* [Your objective]
Please copy every line of the records below that holds the word "bodies".

* [Provided data]
-------

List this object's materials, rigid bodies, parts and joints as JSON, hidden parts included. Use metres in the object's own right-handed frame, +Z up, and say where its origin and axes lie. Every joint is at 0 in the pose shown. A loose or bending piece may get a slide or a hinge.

-------

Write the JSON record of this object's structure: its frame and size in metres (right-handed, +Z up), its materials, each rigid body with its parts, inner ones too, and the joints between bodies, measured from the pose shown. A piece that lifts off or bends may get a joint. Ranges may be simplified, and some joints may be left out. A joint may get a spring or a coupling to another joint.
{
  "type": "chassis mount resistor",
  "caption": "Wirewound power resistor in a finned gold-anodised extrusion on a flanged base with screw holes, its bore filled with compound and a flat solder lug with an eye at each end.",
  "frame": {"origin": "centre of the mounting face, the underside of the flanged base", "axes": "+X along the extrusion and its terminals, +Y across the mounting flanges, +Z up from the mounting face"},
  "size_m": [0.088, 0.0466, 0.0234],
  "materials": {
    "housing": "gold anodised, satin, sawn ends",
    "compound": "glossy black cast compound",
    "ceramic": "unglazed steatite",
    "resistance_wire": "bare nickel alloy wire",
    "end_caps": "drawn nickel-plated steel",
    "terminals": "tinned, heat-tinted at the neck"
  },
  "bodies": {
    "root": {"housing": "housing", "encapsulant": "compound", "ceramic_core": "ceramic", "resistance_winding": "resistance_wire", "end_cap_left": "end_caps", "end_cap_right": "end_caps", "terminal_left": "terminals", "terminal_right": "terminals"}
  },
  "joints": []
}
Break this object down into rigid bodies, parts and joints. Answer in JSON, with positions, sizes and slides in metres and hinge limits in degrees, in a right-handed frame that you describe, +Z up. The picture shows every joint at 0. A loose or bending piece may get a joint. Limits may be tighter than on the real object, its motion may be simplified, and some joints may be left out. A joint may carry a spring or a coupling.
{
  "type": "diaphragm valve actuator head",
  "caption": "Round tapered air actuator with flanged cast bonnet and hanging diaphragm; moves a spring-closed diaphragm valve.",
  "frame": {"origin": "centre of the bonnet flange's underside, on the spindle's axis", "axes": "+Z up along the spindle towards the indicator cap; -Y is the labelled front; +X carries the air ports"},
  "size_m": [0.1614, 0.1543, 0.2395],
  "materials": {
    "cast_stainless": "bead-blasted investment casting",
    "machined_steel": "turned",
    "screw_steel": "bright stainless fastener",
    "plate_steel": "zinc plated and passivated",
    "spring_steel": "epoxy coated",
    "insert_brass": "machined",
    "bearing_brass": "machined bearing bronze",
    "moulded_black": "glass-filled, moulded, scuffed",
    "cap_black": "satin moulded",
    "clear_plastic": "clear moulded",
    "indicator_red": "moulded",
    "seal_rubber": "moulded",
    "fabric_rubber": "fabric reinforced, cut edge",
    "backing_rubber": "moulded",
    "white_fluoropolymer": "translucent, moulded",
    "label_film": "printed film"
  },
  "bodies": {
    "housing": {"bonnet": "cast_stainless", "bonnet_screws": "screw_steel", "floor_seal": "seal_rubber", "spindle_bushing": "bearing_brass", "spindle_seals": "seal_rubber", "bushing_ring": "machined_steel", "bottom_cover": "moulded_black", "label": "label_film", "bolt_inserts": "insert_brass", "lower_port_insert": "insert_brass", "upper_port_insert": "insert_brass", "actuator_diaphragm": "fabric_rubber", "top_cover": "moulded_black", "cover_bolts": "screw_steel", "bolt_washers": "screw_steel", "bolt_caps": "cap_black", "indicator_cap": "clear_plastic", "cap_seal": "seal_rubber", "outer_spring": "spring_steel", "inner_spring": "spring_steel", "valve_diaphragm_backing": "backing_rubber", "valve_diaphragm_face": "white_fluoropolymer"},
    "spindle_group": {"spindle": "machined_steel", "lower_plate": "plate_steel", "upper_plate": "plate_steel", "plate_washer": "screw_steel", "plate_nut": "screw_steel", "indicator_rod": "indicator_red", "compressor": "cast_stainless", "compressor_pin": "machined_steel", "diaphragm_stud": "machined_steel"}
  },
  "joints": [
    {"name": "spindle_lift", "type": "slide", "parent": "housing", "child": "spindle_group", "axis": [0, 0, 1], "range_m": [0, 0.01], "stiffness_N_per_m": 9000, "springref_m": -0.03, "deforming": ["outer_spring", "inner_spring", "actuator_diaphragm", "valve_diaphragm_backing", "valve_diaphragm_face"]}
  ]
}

-------

* [Result of the task]
List this object's materials, rigid bodies, parts and joints as JSON, hidden parts included. Use metres in the object's own right-handed frame, +Z up, and say where its origin and axes lie. Every joint is at 0 in the pose shown. A loose or bending piece may get a slide or a hinge.
Write the JSON record of this object's structure: its frame and size in metres (right-handed, +Z up), its materials, each rigid body with its parts, inner ones too, and the joints between bodies, measured from the pose shown. A piece that lifts off or bends may get a joint. Ranges may be simplified, and some joints may be left out. A joint may get a spring or a coupling to another joint.
  "bodies": {
Break this object down into rigid bodies, parts and joints. Answer in JSON, with positions, sizes and slides in metres and hinge limits in degrees, in a right-handed frame that you describe, +Z up. The picture shows every joint at 0. A loose or bending piece may get a joint. Limits may be tighter than on the real object, its motion may be simplified, and some joints may be left out. A joint may carry a spring or a coupling.
  "bodies": {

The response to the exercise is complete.